▶ _WRITTEN INSTRUCTION_:
The records follow. Print, word for word, the first line through the "tone, Normal=bump, Roughness=1.0, Specular_IOR_Level=0.03)" line.

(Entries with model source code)
:::

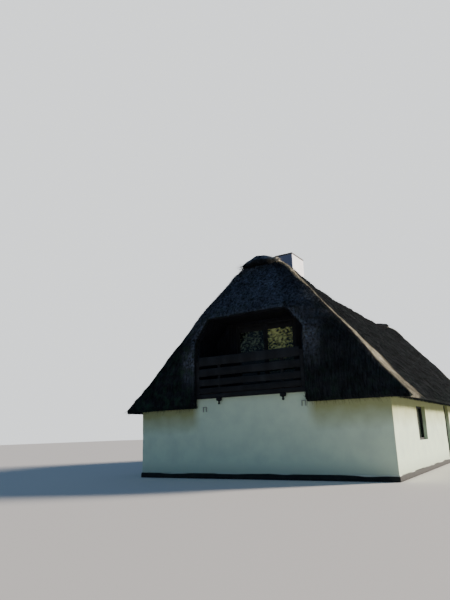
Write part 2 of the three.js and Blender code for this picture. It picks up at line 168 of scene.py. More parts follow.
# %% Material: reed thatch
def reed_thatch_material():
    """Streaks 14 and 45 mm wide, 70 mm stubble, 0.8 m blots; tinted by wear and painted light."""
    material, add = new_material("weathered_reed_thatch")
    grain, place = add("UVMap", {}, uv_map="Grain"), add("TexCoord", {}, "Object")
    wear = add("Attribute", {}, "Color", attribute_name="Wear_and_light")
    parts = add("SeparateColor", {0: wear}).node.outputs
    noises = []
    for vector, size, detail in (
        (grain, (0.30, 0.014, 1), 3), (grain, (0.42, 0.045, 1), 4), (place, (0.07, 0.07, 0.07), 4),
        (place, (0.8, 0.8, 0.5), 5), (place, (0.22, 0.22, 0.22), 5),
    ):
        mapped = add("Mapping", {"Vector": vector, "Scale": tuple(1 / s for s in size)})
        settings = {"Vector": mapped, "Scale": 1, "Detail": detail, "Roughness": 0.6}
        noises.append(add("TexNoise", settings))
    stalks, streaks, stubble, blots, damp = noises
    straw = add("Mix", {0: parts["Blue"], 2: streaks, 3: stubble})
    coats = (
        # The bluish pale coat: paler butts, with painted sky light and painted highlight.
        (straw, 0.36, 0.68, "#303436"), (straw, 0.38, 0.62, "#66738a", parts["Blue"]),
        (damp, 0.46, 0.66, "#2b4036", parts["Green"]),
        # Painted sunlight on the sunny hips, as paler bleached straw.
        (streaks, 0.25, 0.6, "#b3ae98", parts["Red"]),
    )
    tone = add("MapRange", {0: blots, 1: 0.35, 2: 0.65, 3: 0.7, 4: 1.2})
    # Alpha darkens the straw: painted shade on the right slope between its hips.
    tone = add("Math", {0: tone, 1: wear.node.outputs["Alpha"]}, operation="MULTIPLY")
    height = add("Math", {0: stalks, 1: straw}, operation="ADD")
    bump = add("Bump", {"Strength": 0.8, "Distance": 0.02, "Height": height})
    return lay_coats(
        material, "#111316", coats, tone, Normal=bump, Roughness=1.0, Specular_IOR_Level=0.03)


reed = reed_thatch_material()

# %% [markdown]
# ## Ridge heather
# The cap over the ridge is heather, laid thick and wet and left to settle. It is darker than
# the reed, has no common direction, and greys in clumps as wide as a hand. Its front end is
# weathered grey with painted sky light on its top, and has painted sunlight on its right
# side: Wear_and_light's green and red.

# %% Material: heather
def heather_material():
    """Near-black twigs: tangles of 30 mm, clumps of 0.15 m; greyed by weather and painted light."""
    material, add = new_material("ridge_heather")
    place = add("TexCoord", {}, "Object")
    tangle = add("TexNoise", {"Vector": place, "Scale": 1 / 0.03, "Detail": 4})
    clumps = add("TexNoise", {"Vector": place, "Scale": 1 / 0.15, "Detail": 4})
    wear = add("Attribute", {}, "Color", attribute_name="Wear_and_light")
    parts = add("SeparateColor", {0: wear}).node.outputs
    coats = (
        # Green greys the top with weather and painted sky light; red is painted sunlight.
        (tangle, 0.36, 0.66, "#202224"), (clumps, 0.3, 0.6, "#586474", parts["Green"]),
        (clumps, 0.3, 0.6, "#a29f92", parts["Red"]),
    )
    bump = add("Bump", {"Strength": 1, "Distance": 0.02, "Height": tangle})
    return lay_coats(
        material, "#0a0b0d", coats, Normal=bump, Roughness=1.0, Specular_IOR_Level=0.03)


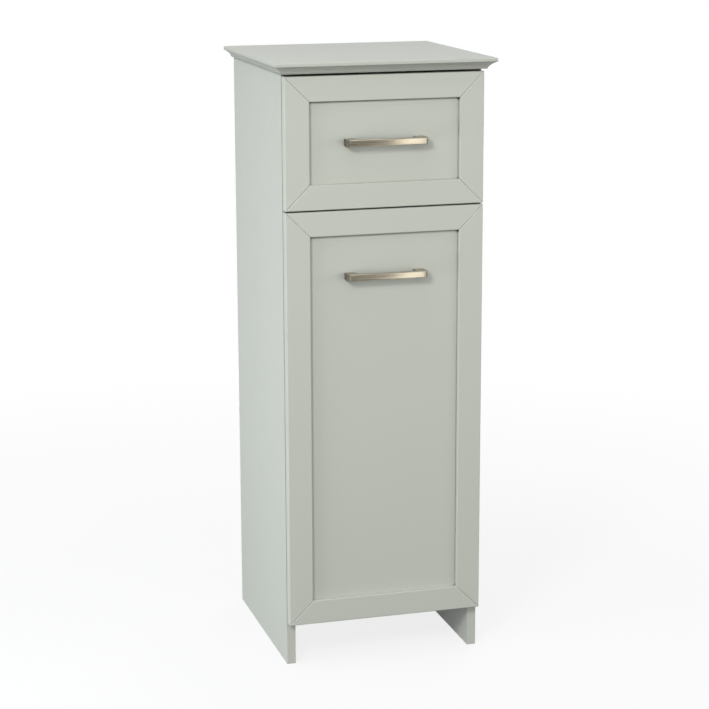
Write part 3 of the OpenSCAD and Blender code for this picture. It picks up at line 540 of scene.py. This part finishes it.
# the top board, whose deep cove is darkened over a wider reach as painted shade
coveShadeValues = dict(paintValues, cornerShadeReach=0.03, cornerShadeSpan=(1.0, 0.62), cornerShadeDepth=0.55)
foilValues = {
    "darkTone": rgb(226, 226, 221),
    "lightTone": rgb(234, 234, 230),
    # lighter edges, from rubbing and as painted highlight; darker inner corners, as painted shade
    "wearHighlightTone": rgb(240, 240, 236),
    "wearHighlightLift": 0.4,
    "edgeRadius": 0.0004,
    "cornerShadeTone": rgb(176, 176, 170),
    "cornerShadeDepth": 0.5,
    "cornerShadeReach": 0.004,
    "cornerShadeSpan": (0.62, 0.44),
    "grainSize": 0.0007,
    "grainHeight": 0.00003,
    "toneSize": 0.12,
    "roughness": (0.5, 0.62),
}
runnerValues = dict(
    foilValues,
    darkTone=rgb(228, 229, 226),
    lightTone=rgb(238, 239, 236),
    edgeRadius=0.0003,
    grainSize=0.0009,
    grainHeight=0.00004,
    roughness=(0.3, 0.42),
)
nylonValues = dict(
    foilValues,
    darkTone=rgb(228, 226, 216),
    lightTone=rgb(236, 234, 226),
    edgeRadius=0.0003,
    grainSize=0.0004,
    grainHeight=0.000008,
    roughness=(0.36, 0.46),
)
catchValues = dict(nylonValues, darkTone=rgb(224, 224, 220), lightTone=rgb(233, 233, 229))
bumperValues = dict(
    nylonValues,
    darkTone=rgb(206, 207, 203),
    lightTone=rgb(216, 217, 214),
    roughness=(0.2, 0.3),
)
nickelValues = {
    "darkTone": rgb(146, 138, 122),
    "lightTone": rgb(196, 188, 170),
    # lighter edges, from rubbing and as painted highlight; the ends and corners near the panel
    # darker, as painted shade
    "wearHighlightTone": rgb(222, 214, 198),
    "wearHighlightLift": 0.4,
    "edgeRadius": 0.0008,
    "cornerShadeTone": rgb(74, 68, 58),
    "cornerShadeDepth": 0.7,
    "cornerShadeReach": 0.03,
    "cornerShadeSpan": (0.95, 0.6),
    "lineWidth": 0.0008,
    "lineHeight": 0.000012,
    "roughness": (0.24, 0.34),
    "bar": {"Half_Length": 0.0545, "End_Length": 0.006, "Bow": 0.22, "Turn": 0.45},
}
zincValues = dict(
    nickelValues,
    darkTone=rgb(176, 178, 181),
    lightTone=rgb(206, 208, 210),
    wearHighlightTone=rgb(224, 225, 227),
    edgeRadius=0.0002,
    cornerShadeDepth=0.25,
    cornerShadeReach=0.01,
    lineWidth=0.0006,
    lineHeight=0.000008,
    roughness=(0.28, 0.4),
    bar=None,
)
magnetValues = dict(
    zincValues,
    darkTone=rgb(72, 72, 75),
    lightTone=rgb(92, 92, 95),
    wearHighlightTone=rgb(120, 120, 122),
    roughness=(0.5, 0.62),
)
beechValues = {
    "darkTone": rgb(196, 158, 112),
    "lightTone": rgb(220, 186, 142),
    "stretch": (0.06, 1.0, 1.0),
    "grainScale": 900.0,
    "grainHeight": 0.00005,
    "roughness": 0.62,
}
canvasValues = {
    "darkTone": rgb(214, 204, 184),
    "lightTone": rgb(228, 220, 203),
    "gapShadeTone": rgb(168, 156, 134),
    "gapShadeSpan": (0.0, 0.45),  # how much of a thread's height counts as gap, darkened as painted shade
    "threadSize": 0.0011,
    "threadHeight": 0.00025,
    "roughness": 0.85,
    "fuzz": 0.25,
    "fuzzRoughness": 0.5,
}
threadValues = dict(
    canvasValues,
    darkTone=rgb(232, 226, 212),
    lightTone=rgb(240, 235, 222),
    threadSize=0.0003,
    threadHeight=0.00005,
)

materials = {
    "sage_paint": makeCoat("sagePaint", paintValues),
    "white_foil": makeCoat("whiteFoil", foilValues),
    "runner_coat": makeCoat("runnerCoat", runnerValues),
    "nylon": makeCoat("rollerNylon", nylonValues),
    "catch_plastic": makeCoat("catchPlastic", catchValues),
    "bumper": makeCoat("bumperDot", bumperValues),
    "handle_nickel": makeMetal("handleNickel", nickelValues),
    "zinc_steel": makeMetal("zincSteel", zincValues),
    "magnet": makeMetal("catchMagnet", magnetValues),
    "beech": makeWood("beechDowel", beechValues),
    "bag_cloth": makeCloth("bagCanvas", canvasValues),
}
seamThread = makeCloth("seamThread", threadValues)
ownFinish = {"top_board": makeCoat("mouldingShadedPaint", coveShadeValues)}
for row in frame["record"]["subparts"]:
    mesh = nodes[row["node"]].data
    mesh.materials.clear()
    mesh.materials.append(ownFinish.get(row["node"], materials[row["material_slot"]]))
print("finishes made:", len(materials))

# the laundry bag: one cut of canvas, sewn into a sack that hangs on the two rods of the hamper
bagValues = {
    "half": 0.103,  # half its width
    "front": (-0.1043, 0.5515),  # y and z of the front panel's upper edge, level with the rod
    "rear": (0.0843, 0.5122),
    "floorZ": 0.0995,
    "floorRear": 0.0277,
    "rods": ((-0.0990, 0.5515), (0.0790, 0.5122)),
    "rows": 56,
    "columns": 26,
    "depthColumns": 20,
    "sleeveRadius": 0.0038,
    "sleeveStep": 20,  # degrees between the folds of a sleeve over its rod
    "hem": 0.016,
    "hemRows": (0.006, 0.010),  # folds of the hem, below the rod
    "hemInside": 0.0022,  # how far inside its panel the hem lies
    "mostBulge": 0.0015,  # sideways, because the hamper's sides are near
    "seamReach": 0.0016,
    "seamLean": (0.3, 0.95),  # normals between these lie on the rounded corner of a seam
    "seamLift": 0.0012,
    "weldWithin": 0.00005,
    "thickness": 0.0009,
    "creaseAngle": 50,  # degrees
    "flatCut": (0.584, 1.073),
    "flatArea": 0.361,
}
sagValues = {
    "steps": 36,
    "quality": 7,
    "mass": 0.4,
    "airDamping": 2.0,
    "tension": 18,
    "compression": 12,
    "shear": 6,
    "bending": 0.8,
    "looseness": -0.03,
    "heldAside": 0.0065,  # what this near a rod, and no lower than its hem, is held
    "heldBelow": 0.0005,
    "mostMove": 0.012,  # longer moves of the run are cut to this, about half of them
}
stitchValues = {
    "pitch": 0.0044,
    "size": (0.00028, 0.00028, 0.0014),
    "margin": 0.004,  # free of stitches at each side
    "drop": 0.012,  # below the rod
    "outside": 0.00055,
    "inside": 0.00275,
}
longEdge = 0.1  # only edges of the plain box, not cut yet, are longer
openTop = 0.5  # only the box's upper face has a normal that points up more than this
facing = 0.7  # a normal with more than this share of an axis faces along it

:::

▶ _TASK ANSWER_:
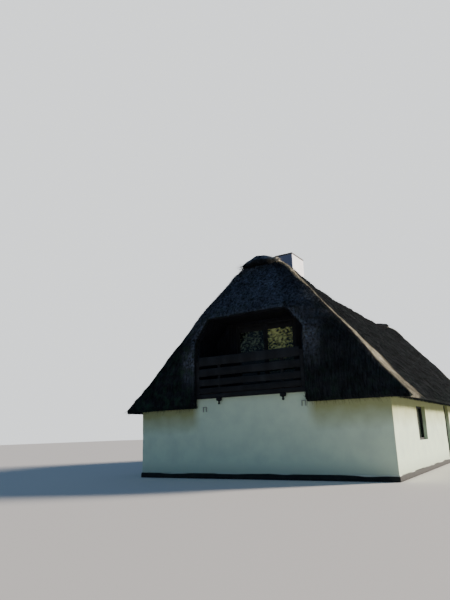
Write part 2 of the three.js and Blender code for this picture. It picks up at line 168 of scene.py. More parts follow.
# %% Material: reed thatch
def reed_thatch_material():
    """Streaks 14 and 45 mm wide, 70 mm stubble, 0.8 m blots; tinted by wear and painted light."""
    material, add = new_material("weathered_reed_thatch")
    grain, place = add("UVMap", {}, uv_map="Grain"), add("TexCoord", {}, "Object")
    wear = add("Attribute", {}, "Color", attribute_name="Wear_and_light")
    parts = add("SeparateColor", {0: wear}).node.outputs
    noises = []
    for vector, size, detail in (
        (grain, (0.30, 0.014, 1), 3), (grain, (0.42, 0.045, 1), 4), (place, (0.07, 0.07, 0.07), 4),
        (place, (0.8, 0.8, 0.5), 5), (place, (0.22, 0.22, 0.22), 5),
    ):
        mapped = add("Mapping", {"Vector": vector, "Scale": tuple(1 / s for s in size)})
        settings = {"Vector": mapped, "Scale": 1, "Detail": detail, "Roughness": 0.6}
        noises.append(add("TexNoise", settings))
    stalks, streaks, stubble, blots, damp = noises
    straw = add("Mix", {0: parts["Blue"], 2: streaks, 3: stubble})
    coats = (
        # The bluish pale coat: paler butts, with painted sky light and painted highlight.
        (straw, 0.36, 0.68, "#303436"), (straw, 0.38, 0.62, "#66738a", parts["Blue"]),
        (damp, 0.46, 0.66, "#2b4036", parts["Green"]),
        # Painted sunlight on the sunny hips, as paler bleached straw.
        (streaks, 0.25, 0.6, "#b3ae98", parts["Red"]),
    )
    tone = add("MapRange", {0: blots, 1: 0.35, 2: 0.65, 3: 0.7, 4: 1.2})
    # Alpha darkens the straw: painted shade on the right slope between its hips.
    tone = add("Math", {0: tone, 1: wear.node.outputs["Alpha"]}, operation="MULTIPLY")
    height = add("Math", {0: stalks, 1: straw}, operation="ADD")
    bump = add("Bump", {"Strength": 0.8, "Distance": 0.02, "Height": height})
    return lay_coats(
        material, "#111316", coats, tone, Normal=bump, Roughness=1.0, Specular_IOR_Level=0.03)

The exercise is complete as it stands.